Short task: Print verbatim the opening line of the material and every subsequent line through the one containing "socket.default_value = value".
— begin Recorded information —
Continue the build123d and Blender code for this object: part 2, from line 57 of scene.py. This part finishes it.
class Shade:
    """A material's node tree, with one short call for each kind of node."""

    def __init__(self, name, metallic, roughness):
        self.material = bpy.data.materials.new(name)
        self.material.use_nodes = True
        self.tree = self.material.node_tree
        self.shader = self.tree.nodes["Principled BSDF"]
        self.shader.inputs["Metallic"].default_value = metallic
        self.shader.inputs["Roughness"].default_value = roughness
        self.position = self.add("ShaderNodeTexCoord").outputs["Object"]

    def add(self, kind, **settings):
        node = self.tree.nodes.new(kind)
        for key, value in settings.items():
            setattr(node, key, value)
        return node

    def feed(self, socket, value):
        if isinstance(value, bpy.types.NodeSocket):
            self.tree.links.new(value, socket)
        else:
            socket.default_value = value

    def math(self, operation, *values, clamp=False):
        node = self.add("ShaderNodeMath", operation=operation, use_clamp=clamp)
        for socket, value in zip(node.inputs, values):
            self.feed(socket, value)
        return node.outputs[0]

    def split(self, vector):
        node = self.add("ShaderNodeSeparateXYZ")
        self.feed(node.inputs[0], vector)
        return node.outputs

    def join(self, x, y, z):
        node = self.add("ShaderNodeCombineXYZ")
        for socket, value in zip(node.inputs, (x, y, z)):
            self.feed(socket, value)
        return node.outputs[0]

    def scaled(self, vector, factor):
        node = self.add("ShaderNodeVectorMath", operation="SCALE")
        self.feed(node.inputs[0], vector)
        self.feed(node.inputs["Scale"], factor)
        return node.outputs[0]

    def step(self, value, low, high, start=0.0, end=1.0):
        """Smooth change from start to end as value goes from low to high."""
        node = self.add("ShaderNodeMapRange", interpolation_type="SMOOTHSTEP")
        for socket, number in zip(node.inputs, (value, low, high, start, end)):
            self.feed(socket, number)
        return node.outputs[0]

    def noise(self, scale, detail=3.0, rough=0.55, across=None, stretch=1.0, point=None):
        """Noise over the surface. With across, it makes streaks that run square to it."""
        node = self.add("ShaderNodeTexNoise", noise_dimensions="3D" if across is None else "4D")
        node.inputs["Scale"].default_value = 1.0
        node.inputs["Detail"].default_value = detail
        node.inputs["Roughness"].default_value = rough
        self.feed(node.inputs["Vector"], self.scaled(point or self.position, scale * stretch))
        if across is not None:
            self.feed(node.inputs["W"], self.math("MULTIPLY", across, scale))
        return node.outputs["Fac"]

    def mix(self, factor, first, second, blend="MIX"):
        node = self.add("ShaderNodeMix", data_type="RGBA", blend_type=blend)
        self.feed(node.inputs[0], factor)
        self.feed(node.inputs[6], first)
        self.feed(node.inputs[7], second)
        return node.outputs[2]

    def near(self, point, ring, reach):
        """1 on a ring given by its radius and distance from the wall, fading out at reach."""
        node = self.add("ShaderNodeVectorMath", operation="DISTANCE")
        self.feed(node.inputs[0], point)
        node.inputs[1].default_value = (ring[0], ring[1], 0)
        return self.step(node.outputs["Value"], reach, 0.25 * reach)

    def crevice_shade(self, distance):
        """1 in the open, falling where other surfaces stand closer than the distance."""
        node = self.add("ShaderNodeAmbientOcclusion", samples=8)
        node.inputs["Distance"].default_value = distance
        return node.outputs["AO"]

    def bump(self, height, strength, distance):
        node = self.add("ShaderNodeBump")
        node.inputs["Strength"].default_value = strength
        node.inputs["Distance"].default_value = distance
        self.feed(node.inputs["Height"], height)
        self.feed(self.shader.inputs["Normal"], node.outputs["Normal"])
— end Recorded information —
Answer to the task:
Continue the build123d and Blender code for this object: part 2, from line 57 of scene.py. This part finishes it.
class Shade:
    """A material's node tree, with one short call for each kind of node."""

    def __init__(self, name, metallic, roughness):
        self.material = bpy.data.materials.new(name)
        self.material.use_nodes = True
        self.tree = self.material.node_tree
        self.shader = self.tree.nodes["Principled BSDF"]
        self.shader.inputs["Metallic"].default_value = metallic
        self.shader.inputs["Roughness"].default_value = roughness
        self.position = self.add("ShaderNodeTexCoord").outputs["Object"]

    def add(self, kind, **settings):
        node = self.tree.nodes.new(kind)
        for key, value in settings.items():
            setattr(node, key, value)
        return node

    def feed(self, socket, value):
        if isinstance(value, bpy.types.NodeSocket):
            self.tree.links.new(value, socket)
        else:
            socket.default_value = value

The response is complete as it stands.